- Required task
Every line of the data must be copied exactly.

- Data provided
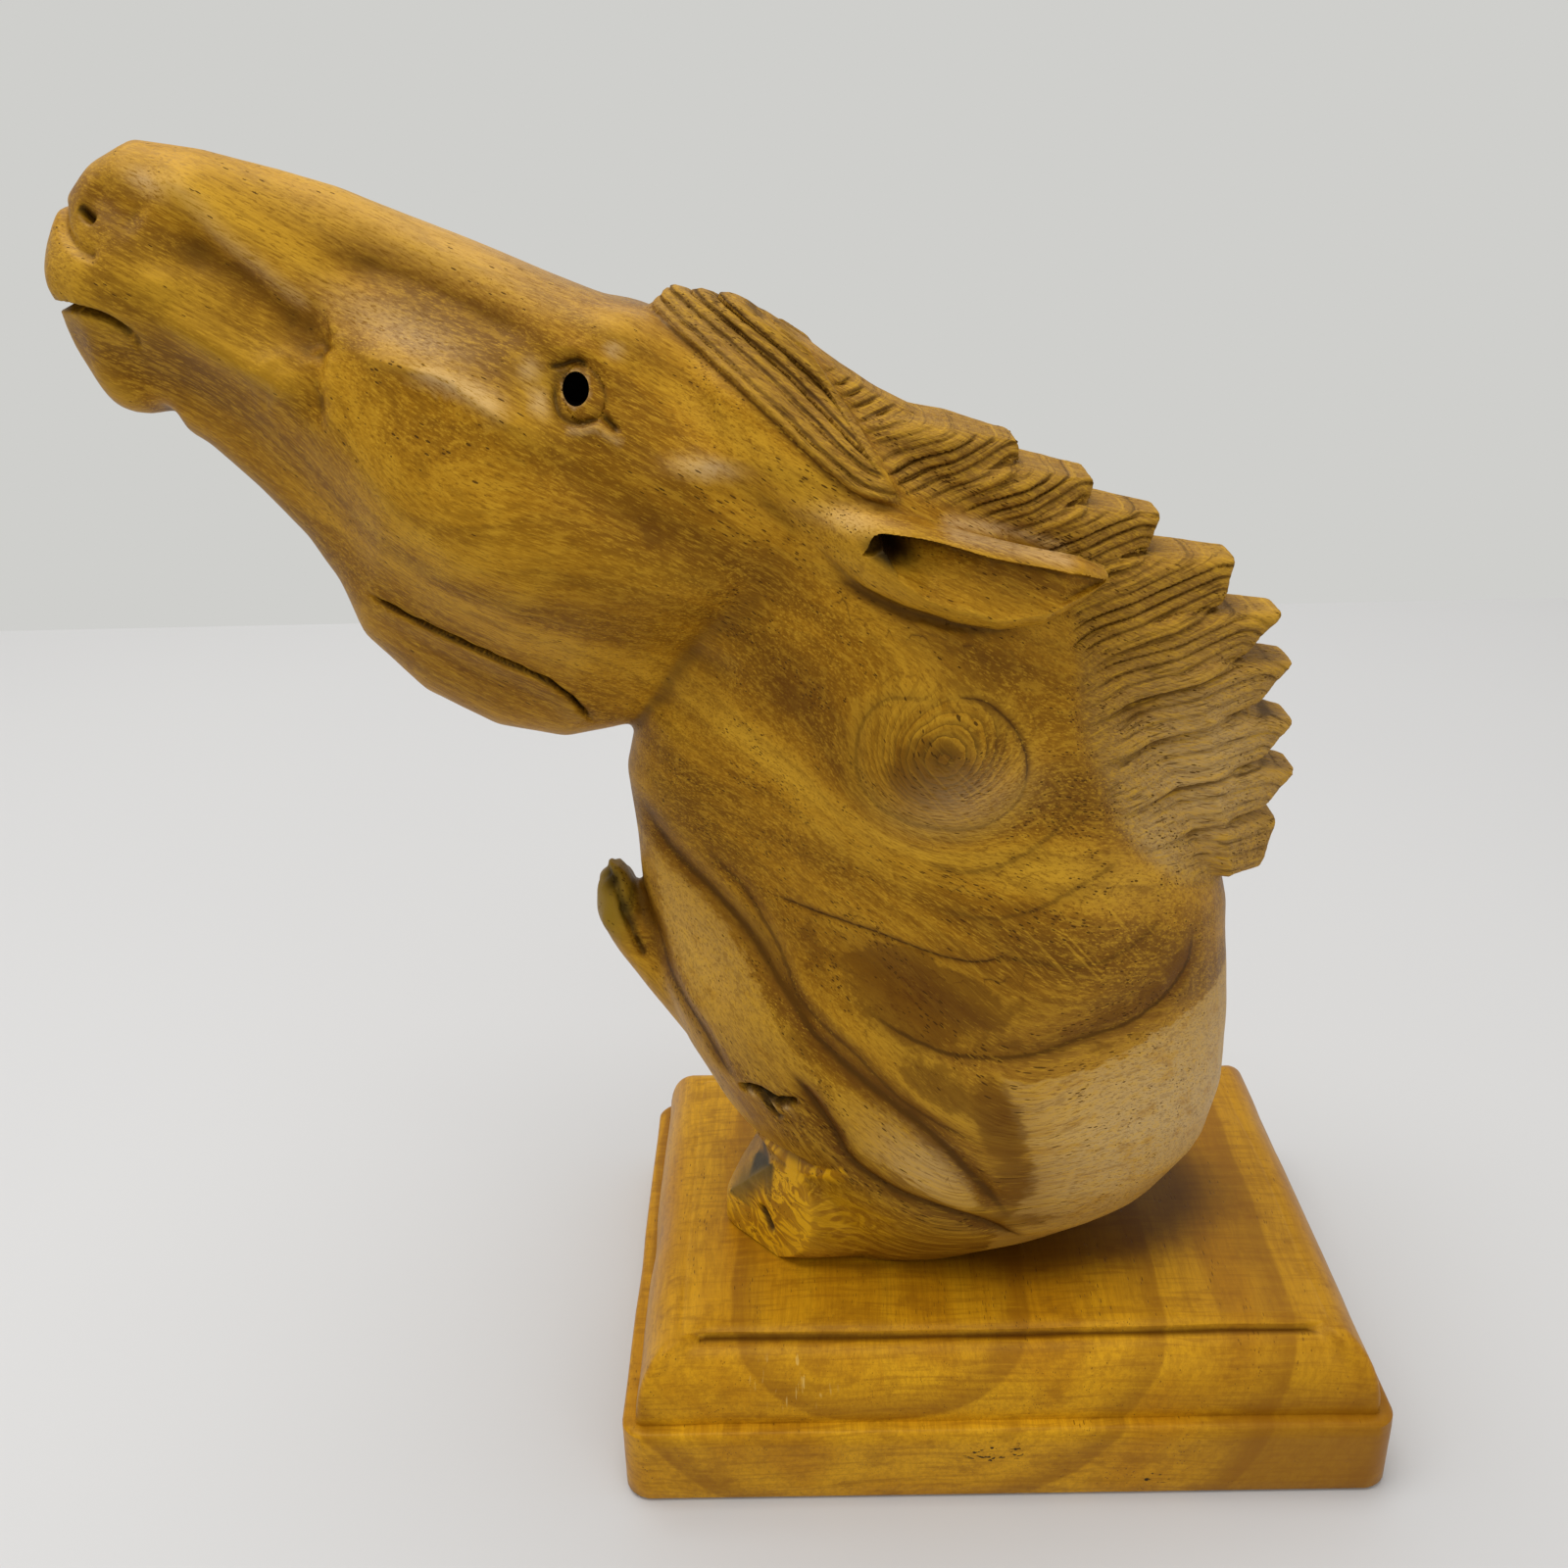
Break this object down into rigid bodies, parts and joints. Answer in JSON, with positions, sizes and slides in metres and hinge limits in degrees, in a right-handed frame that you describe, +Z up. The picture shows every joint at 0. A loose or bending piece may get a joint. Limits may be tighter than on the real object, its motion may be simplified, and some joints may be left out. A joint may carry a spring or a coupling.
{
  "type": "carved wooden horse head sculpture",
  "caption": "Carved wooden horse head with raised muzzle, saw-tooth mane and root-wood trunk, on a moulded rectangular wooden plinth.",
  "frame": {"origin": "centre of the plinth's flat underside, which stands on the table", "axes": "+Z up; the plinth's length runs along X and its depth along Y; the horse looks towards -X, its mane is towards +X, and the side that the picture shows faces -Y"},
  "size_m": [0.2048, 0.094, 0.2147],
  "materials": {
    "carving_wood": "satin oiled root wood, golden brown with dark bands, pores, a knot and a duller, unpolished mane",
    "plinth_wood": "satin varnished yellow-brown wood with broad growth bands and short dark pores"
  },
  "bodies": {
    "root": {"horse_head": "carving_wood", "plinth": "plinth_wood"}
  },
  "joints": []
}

- Output for this exercise
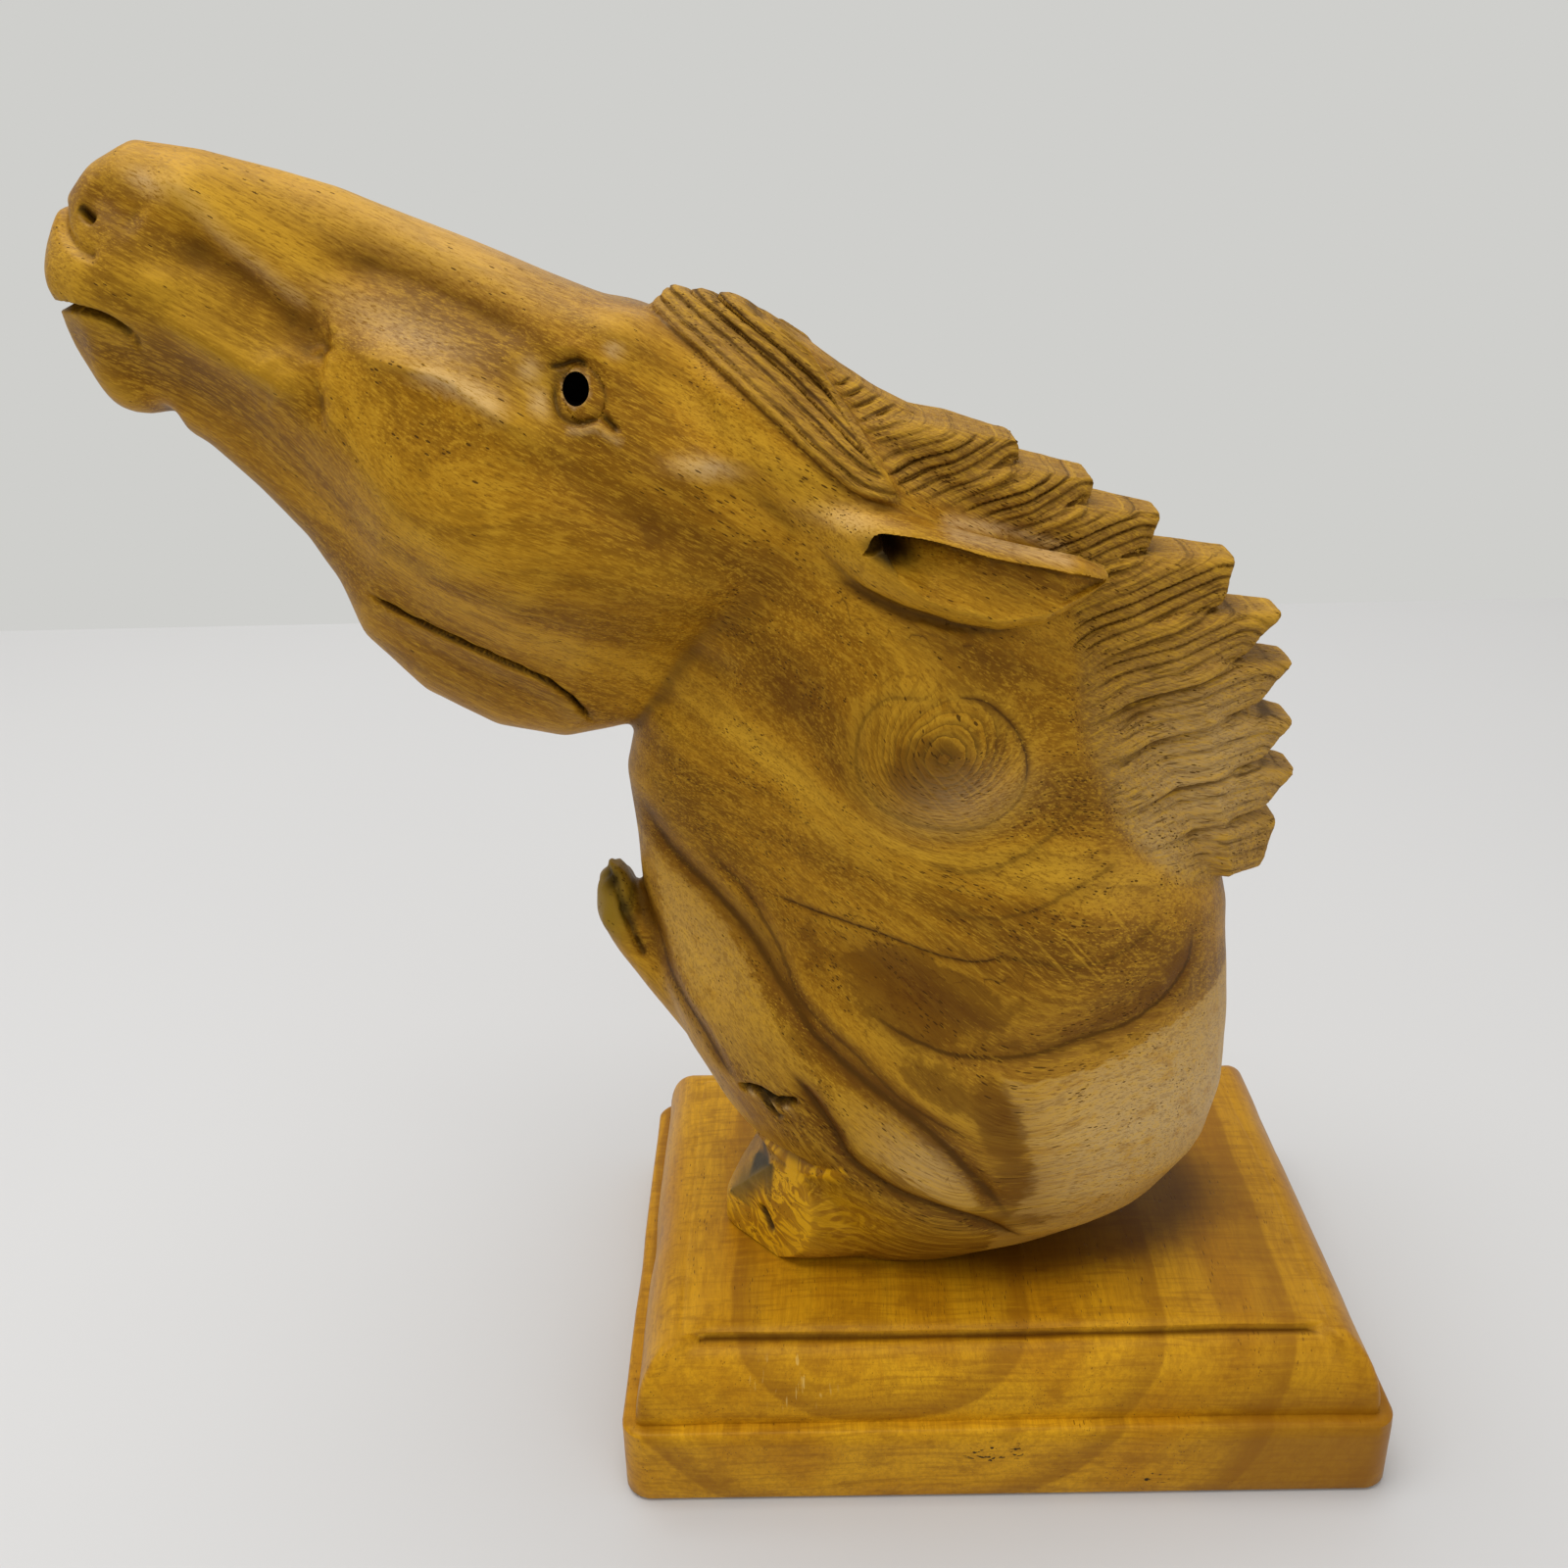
Break this object down into rigid bodies, parts and joints. Answer in JSON, with positions, sizes and slides in metres and hinge limits in degrees, in a right-handed frame that you describe, +Z up. The picture shows every joint at 0. A loose or bending piece may get a joint. Limits may be tighter than on the real object, its motion may be simplified, and some joints may be left out. A joint may carry a spring or a coupling.
{
  "type": "carved wooden horse head sculpture",
  "caption": "Carved wooden horse head with raised muzzle, saw-tooth mane and root-wood trunk, on a moulded rectangular wooden plinth.",
  "frame": {"origin": "centre of the plinth's flat underside, which stands on the table", "axes": "+Z up; the plinth's length runs along X and its depth along Y; the horse looks towards -X, its mane is towards +X, and the side that the picture shows faces -Y"},
  "size_m": [0.2048, 0.094, 0.2147],
  "materials": {
    "carving_wood": "satin oiled root wood, golden brown with dark bands, pores, a knot and a duller, unpolished mane",
    "plinth_wood": "satin varnished yellow-brown wood with broad growth bands and short dark pores"
  },
  "bodies": {
    "root": {"horse_head": "carving_wood", "plinth": "plinth_wood"}
  },
  "joints": []
}